Sunday at rock climbing my hands were doing this weird thing they do -not closing around the thing I'm trying to grasp. And it's easy to see how that would be un-helpful in a rock climbing context. It does make an interesting metaphor, but we'll leave that for another day. I realized I had been neglecting yoga the week before, so I'm back to a regular practice this week.

As I work my way back to yoga this year, I'm having a hard time finding guided practices that are easy enough. I have a few, but mostly the ones I have are from a different time in my life. Last night I tried Shiva Rea's lunar practice from the Yoga Shakti DVD. I had to laugh; after an hour pretty much all I had done was the same posture over and over.

She wants me to do this.
My knees won't do that. I'll just modify like this.

.... over and over and over. But I almost always modified the same way, so I did the same posture again and again and again. Is this even doing any good??

I used to think, while doing yoga as a hyper-flexible person, that I simply wouldn't tolerate an inflexible body. I modified postures, but mostly based on things that will never change -like my height or arm length. My limber muscles allowed for a complete range of motion in almost any direction (my upper back has always been a holdout), and I wondered why one would accept anything less. Well, the Greek myths were right; hubris had the result it usually does.

But the opposing questions of hubris or being satisfied with too little are still around. Some limitations I can confront head-on. I have a working sense of how far I can nudge myself forward in uppavista konasana, for example. I'm not as flexible as I used to be, but I sense it's all still there waiting for me. It feels good to work my intelligent edge. Do I do the same thing with my knees, though? It doesn't feel right, so I don't.

If we let this process become a metaphor, it's not hard to see where it's going. Given my previous life experience with making myself small and still -which on some level led to these limitations- I am disinclined to limit my range of motion, ever again. I would prefer to work muscles and joints and life-skills, even if it hurts. Limiting myself taught me not to even notice anger, to accept very little from my life partner, to think that very little was all I deserved, and to step back from risk because certain humiliation awaited. None of that led to a life anyone would want to claim. My place in the world became tinier and tinier. At at least one point, I thought I would literally vanish. Not that I had a plan for doing anything to end my life; I just thought it would happen. I would disappear.

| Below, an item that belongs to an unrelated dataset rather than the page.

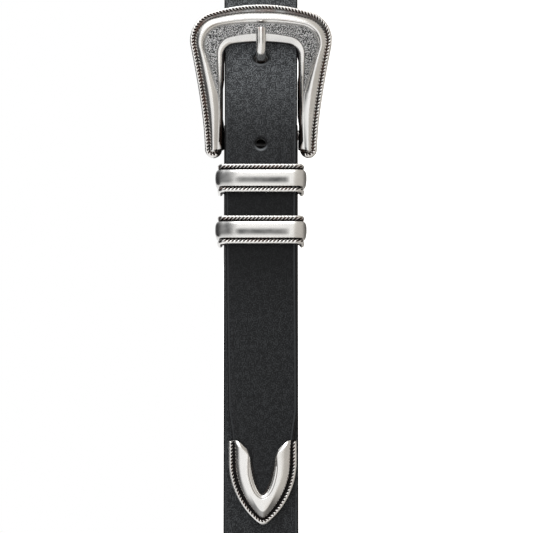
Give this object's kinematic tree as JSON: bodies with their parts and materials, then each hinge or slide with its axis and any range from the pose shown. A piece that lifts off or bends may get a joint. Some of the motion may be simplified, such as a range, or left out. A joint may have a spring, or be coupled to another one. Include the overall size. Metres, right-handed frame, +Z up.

But when do I, both physically and metaphorically, extend and when do I hold back? How do I assess the difference? I'm afraid, now, of risking too little -of treating myself too gently. I'm deeply suspicious when someone suggests that I'm too old or too...something else... to even expect to be able to do something-or-other now. But I would also like to avoid ending up in a body cast or permanently injured.

Or maybe fragile knees aren't a metaphor at all and this whole thing is becoming needlessly tortured. Just haul yourself to a physical therapist and stop whining????

1 comment:

Catherine said...

are you reading my mind(angst)? I'm appalled at the waning of my physicality and the aggravations of my impending cronehood...
Can't decide if my new lack of interest in raging at The Man (both personally and politically) is a sign of maturity or a disappearing act.